A year into a computer engineering degree at Mississippi State, he moved home with four semesters of both calculus and physics under his belt.

Four years later, the 2009 Oak Mountain High School graduate is the chef of Primeaux Cheese & Vino at The Summit. He believes the establishment prizes the quality of food he had grown accustomed to as the sous chef at Ocean and 26, yet it offers a more laid-back atmosphere.

Trent, who first started working in the kitchen at Mellow Mushroom in Inverness, said he’s still getting used to serving as a head chef at age 23, but these days he mostly thinks about how he gets to create food day in and day out.

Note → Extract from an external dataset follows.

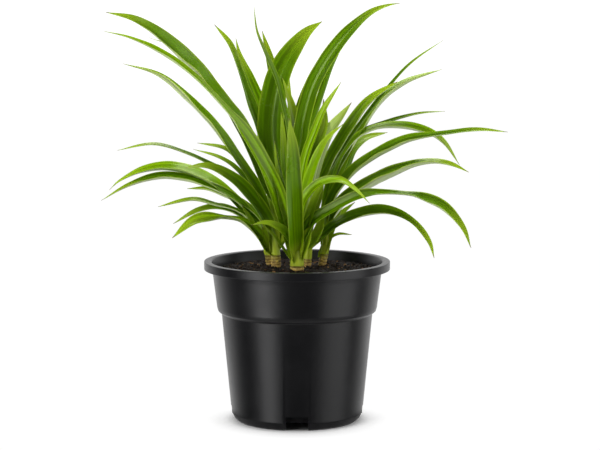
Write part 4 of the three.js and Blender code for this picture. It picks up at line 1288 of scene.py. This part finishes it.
def make_floor_material():
    """White that fades to a clean glow away from the pot, and is dimmer for the plant's light."""
    material, tree = new_material("white sweep")
    place = add(tree, "ShaderNodeTexCoord").outputs["Object"]
    flat = add(tree, "ShaderNodeVectorMath", {0: place}, operation="LENGTH").outputs["Value"]
    # painted shade: the glow fades out and the white darkens towards the pot's foot
    glow = remap(tree, flat, POT_FOOT, POT_FOOT + 0.02, 0.0, FLOOR_GLOW)
    shade = remap(tree, flat, POT_FOOT - 0.004, POT_FOOT + 0.006, 0.2, 0.9)
    white = add(tree, "ShaderNodeBsdfDiffuse", {"Color": grey(tree, shade)})
    shine = add(tree, "ShaderNodeEmission", {"Color": (1.0, 1.0, 1.0, 1.0), "Strength": glow})
    near = add(tree, "ShaderNodeAddShader", {0: white.outputs[0], 1: shine.outputs[0]})
    far = add(tree, "ShaderNodeEmission", {"Color": (1.0, 1.0, 1.0, 1.0), "Strength": CLEAN_WHITE})
    seen = add(tree, "ShaderNodeMixShader", {
        0: remap(tree, flat, POT_FOOT + 0.005, SHADE_END), 1: near.outputs[0], 2: far.outputs[0]})
    unseen = add(tree, "ShaderNodeBsdfDiffuse", {"Color": FLOOR_GREY})
    path = add(tree, "ShaderNodeLightPath")
    both = add(tree, "ShaderNodeMixShader", {
        0: path.outputs["Is Camera Ray"], 1: unseen.outputs[0], 2: seen.outputs[0]})
    add(tree, "ShaderNodeOutputMaterial", {"Surface": both.outputs[0]})
    return material


bpy.ops.mesh.primitive_plane_add(size=FLOOR_SIZE)
floor = bpy.context.object
floor.name = "white_sweep"
floor.visible_glossy = False  # so that the pot mirrors the lamps and not the floor
floor.data.materials.append(make_floor_material())
print("floor", FLOOR_SIZE, "m wide")

# %% Shade the floor under the pot
SHADE_RADIUS = 0.085


def lay_shade():
    """A grey disc that only mirror rays meet, so that the pot's foot mirrors its own shade."""
    material, tree = new_material("shade under the pot")
    dull = add(tree, "ShaderNodeBsdfDiffuse", {"Color": FLOOR_GREY})
    add(tree, "ShaderNodeOutputMaterial", {"Surface": dull.outputs[0]})
    bpy.ops.mesh.primitive_circle_add(radius=SHADE_RADIUS, fill_type="NGON")
    disc = bpy.context.object
    disc.name = "shade_under_the_pot"
    for rays in ("camera", "diffuse", "transmission", "shadow"):
        setattr(disc, "visible_" + rays, False)
    disc.data.materials.append(material)


lay_shade()
print("shade", SHADE_RADIUS, "m round the pot's axis")

# %% [markdown]
# ## Light
# Two tall soft boxes, one each side of the camera, draw the broad highlights on the pot and
# light the leaves, a smaller one hangs above, and the white surroundings behind give the
# leaves their pale rims. The side behind the camera is dim, so that the middle of the pot
# stays black. Area lights are used because a lamp's size is what makes its light soft.

# %% Light the surroundings
SKY_BEHIND = 1.15
SKY_FRONT = 0.05
TABLE_BELOW = 0.9  # what the leaves mirror where they face down


def light_surroundings():
    world = bpy.data.worlds.new("studio")
    world.use_nodes = True
    tree = world.node_tree
    tree.nodes.clear()
    way = add(tree, "ShaderNodeTexCoord").outputs["Generated"]
    parts = add(tree, "ShaderNodeSeparateXYZ", {0: way})
    strength = remap(tree, parts.outputs["Y"], 0.1, 0.75, SKY_FRONT, SKY_BEHIND)
    below = remap(tree, parts.outputs["Z"], -0.8, -0.5, TABLE_BELOW, 0.0)
    strength = maths(tree, "MAXIMUM", strength, below)
    path = add(tree, "ShaderNodeLightPath").outputs["Is Camera Ray"]
    strength = maths(tree, "MAXIMUM", strength, maths(tree, "MULTIPLY", path, 1.05))
    sky = add(tree, "ShaderNodeBackground", {"Color": (1.0, 1.0, 1.0, 1.0), "Strength": strength})
    add(tree, "ShaderNodeOutputWorld", {"Surface": sky.outputs[0]})
    bpy.context.scene.world = world


light_surroundings()
print("surroundings:", SKY_BEHIND, "behind the plant,", SKY_FRONT, "in front of it")

# %% Hang the lights
AIM = Vector((0, 0, 0.16))
SOFT_BOXES = {  # degrees from the front to the left, distance, height, size, brightness
    "left_box": (47, 1.7, 0.25, (0.9, 2.3), 5.8),
    "right_box": (-63, 1.7, 0.25, (1.6, 2.3), 2.5),
    "top_box": (180, 0.3, 2.0, (0.9, 0.9), 9.0),
}


def soft_box(name, azimuth, distance, height, size, brightness):
    """A rectangular light that faces the plant."""
    angle = math.radians(azimuth)
    data = bpy.data.lights.new(name, "AREA")
    data.shape = "RECTANGLE"
    data.size, data.size_y = size
    data.energy = brightness * math.pi * size[0] * size[1]
    lamp = bpy.data.objects.new(name, data)
    lamp.location = (-distance * math.sin(angle), -distance * math.cos(angle), height)
    lamp.rotation_euler = (AIM - lamp.location).to_track_quat("-Z", "Y").to_euler()
    bpy.context.scene.collection.objects.link(lamp)


for name, setting in SOFT_BOXES.items():
    soft_box(name, *setting)
bpy.context.scene.view_settings.view_transform = "Standard"
bpy.context.scene.view_settings.look = "None"
print("hung", len(SOFT_BOXES), "soft boxes")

At any given time he and his sous chef, Cory Bolton, whom he brought from Ocean, are working on five to six menus. They work 60 hours a week in the restaurant, but each morning they said they wake up excited to go to work. Even when they go home, they get together to write menus and try to poke holes in each other’s ideas to make them better. For them, ideas are always flowing.

The biggest draw to Primeaux for the young chef duo was not just running their own kitchen but taking charge of creating a new menu each week for the restaurant’s Chef’s Table Dinner for eight. Each Thursday they prepare a six-course meal with seven wines selected by their sommelier.

One week, a Taste of Europe theme offered traditional dishes from six different countries, each with Trent and Bolton’s own spin. Another week, they researched the ingredients and techniques found on the French Riviera. A menu in the works will create “fine-dining fast food” with dishes such as fried duck confit and foie gras fries in place of chicken nuggets and French fries.

Trent said he invites the challenge of requests from customers for menu items or themes.

“I want you to tell me what you want, and then I want to blow you away,” he said.

Special dinners also allow them to experiment with modernist techniques such as foams, galettes and liquid nitrogen. At a recent dinner they served a scallop foam on a chilled coconut curry soup that they had been working to create since their days at Ocean.

Trent and Bolton’s work is part of the ever-evolving food culture on 280. Growing up, Trent remembers when the only dining options at The Summit were chains like Macaroni Grill and P.F. Chang’s, and eating at independent restaurants meant going downtown for fine dining at Ocean or Highlands Bar and Grill. 

“Now more independent restaurants are opening up and going back to the way their grandmothers did things, cooking with local ingredients,” he said. “It’s fun to be in the middle of it.”

Trent and Bolton have continued Primeaux’s mission to use local produce and meat as much as possible to pair with wines and cheeses imported from France. This summer they canned heirloom tomatoes, pickled okra, pickled watermelon rind and pepper jelly — all of which they can sell alongside their wine and cheese since they have a retail license. Their house Pepper Strawberry Pinot Noir Jam has even inspired their bar manager to make a special sangria featuring it.

To find out what Trent’s experimentation in the kitchen tastes like, you can order off of a new Primeaux menu that was adopted in September. Signature sandwiches and light entrees from their European café-style menu have remained, but they added more cold sandwiches for lunch. For dinner, you’ll find fewer sandwiches and more hearty dishes such as rack of lamb, steak, grouper and salmon, selected in consultation with restaurant owners Paul and Deborah Primeaux, who encourage the chefs to go after the best ingredients.